On the other hand, one of the first things we did when we got home was fill the hummingbird feeder and, snow in the forecast or not, we do have hummers flitting around the yard. So maybe it really is Spring, or what passes for Spring, here in the U.P.

We spent not quite two weeks imposing on the Younger Daughter in Missouri. We did some appropriately touristy things -- wandered around the historic town of Ste. Genevieve, went to an Azalea Festival that had no azaleas, checked out the ruins of the Einstein Silver Mine near the Silver Mines campground on the Mark Twain National Forest -- but mostly we just basked in the weather. When we left the U.P., temps were just barely above freezing. It was in the 80s in Missouri. As the S.O. put it, we went looking for Spring and drove right past it into Summer. It was wonderful. High water pants, sandals, the risk of sunburn . . .

The Einstein Mine site was interesting. It's one of those places that looks like it's been untouched by the hand of man until you start looking a little more closely. . . and then you realize that what looks like a natural rock formation is actually cut stone or the remnants of poured concrete. I looked up the Einstein Mine; it was a fairly large industrial complex, although you'd never know it from just looking at the ruins.
Einstein Silver Mine site, May 2014
I went looking for historic images on-line. This was the only one I could find:
It's probably circa 1900 or a little earlier. 

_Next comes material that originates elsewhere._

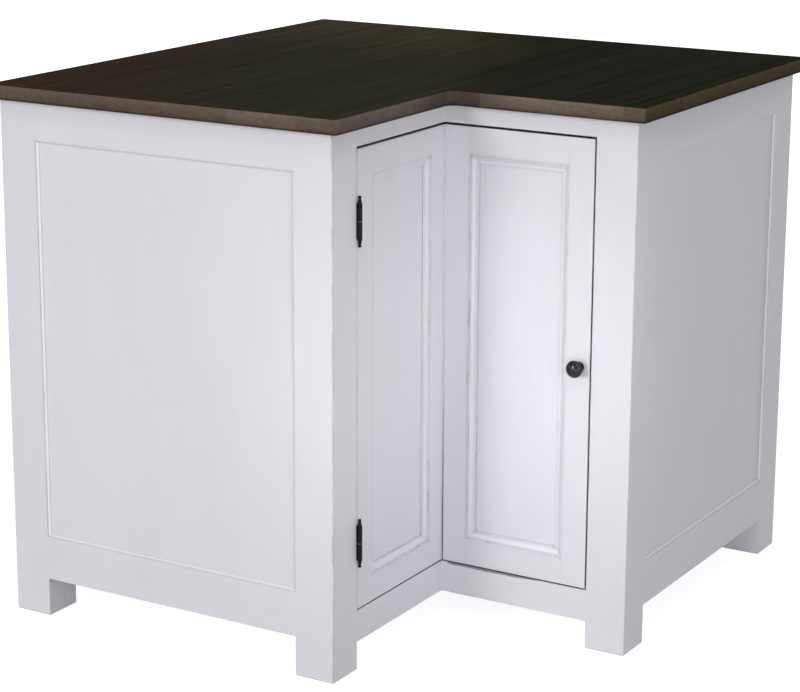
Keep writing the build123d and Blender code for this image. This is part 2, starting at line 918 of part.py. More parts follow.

The mining complex also includes a dam: 

For a sense of scale, embiggen the photo. There are people on the rocks on the other side of the St. Francis River. We arrived at the mine site just in time to witness a rescue by local emergency personnel of a person who had apparently fallen while scrambling down those rocks to get closer to the dam or the river. There was a group of high school age boys camping; one of those kids probably over-estimated his ability to scramble down some fairly steep rock slopes. 

We checked out some other campgrounds while we were in the area, including Hawn State Park. The next time we visit the Younger Daughter we plan to use the RV. If we're at a campground, she won't feel obligated to feed and entertain us. Even better, we won't be stuck sleeping on an air mattress that's seen better days. 

Saturday, May 10, 2014

On the road again

Iris in full bloom in a garden in Ste. Genevieve, Missouri 
After staring at the snow melting ever so slowly, the S.O. and I decided that maybe it was like that old saying about a watched pot never boiling. You know, as long as we were watching it, the snow wasn't going to leave. So we hit the road for Missouri. We've been down here for about a week now, and it has been a pleasant break from the mud season. Up north I can't even tell where the flowerbeds are; down here lilacs, bearded iris, peonies, and a zillion other things are in full bloom. We've done a little bit of playing tourist, a little bit of shopping, and checked out several of the campgrounds that are close to where the Younger Daughter lives. It's been nice. We wandered around historic Ste. Genevieve one day and checked out the ruins of the Einstein Mine on the Mark Twain National Forest. We even managed to stumble across an event the S.O. could get enthusiastic about: the 47th Annual Azalea Festival in Fredricktown.

The Azalea Festival was interesting. It had a lot of things going on -- a carnival (complete with a tilt-and-hurl), an arts and crafts fair, a children's pet show with the pets all dressed up in various costumes. I wasn't sure if it was possible for a dog to look truly embarrassed until I saw a vizsla dressed in a hot pink tutu with matching hot pink nail polish on its toes. The one thing the Azalea Festival did not have was azaleas -- the crafts fair was set up in "Azalea Park," which was basically just a big flat green open space down the hill from the courthouse square. No azaleas, at least none that I could see.

Up the hill from the carnival, the arts and crafts, and the dogs dressed in strange costumes was the one event that interested the S.O. It was a pretty decent car show with a wide variety of entries, although based on the photos he took, I think he was most interested in the classic hot rods.

 Monday we'll be heading home to the tundra. If we're lucky, the worst of the Mud Season will be over.